Fourth Sunday In Ordinary Time
Fr Ejikeme
Fr Ejikeme

A Life That Leads to Happiness

Jesus taught his disciples how they were to live in order to achieve the fullness of life and happiness that is God’s will for all people. He did this by his own way of life and by his words. His teaching flowed from the tradition of ancient Israel but he also deepened that teaching and perfected it. A good illustration of this is his Sermon on the Mount  narrated in the Gospel of St. Matthew.

 

These are called Beatitudes. The word Beatitude refers to a state of deep happiness or joy. These Beatitudes are taught by Jesus as the foundations for a life of authentic Christian discipleship and the attainment of ultimate happiness.

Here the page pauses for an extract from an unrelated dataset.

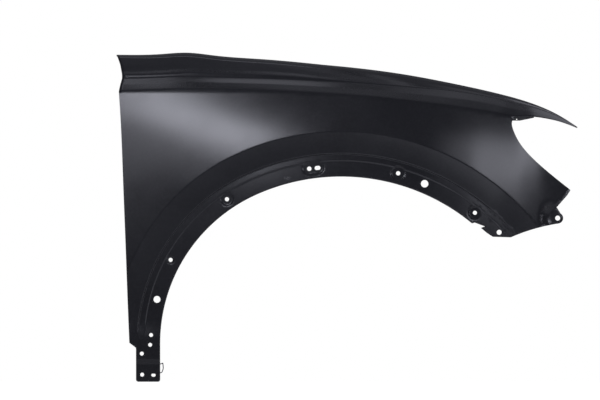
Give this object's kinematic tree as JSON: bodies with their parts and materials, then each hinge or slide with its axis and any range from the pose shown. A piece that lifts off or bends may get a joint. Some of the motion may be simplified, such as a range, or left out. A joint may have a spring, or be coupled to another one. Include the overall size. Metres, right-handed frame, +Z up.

They give spirit to the Law of the Ten Commandments and bring perfection to moral life. That spirit is ultimately the spirit of love. Jesus taught that love is at the heart of all law.

 

Jesus describes those who are truly fortunate, the lucky ones of their day. But it is not emperors, conquerors, priests, and the wealthy who enjoy this favour. Rather, it is the common people, those whom earthly success has largely passed by: the poor, the meek, the persecuted, the peacemakers. How can this be? Because though they may have been denied worldly success, what cannot be taken away from them is their potential to live rightly by one another.

 

It is all too easy for those who enjoy the pleasures of this world to try to float above such obligations. Jesus goes on to say that so long as ordinary people stand for the right things and do not retreat in their rightness before those who seem to have more power, what is right will prevail.

 

In the Beatitudes, Jesus offers a description of the community of goodwill his teaching will build in this world. It is kingdom — a kingdom organised and given to us by God.

 

Jesus calls those who belong in these categories “Blessed”, in Matthew 5:112 (same translation).  The sense of the term here is “fortunate” or “prosperous.” Who are the lucky ones? The “poor in spirit” are prosperous; “those who mourn” are fortunate; so are “the gentle”; and “those who hunger and thirst for righteousness”; and “the merciful”; and “the pure in heart”; and “the peacemakers”; and “those who have been persecuted for the sake of righteousness”.

 

Finally, says Jesus, “fortunate are you when people insult you and persecute you, and falsely say all kinds of evil against you because of me. ”

 

It is not enough only to hear these pronouncements. While the Beatitudes are not entrance requirements, they do offer an invitation to us to respond to Jesus’  announcement of the Kingdom of Heaven. As Jesus pronounces the availability of the kingdom to all, he offers the way to life. Jesus teaches the transformation of the heart by the arrival of the kingdom of heaven, which will then direct the transformation of the entire person—word, thought, action, and deeds. This had been God’s intention from the original creation, but now with arrival of the kingdom of heaven in the ministry of Jesus, discipleship to him will bring perfect relation between inner and external life. The Beatitudes are statements of reality about the kind of characteristics that will be produced in the disciple who participates in kingdom life.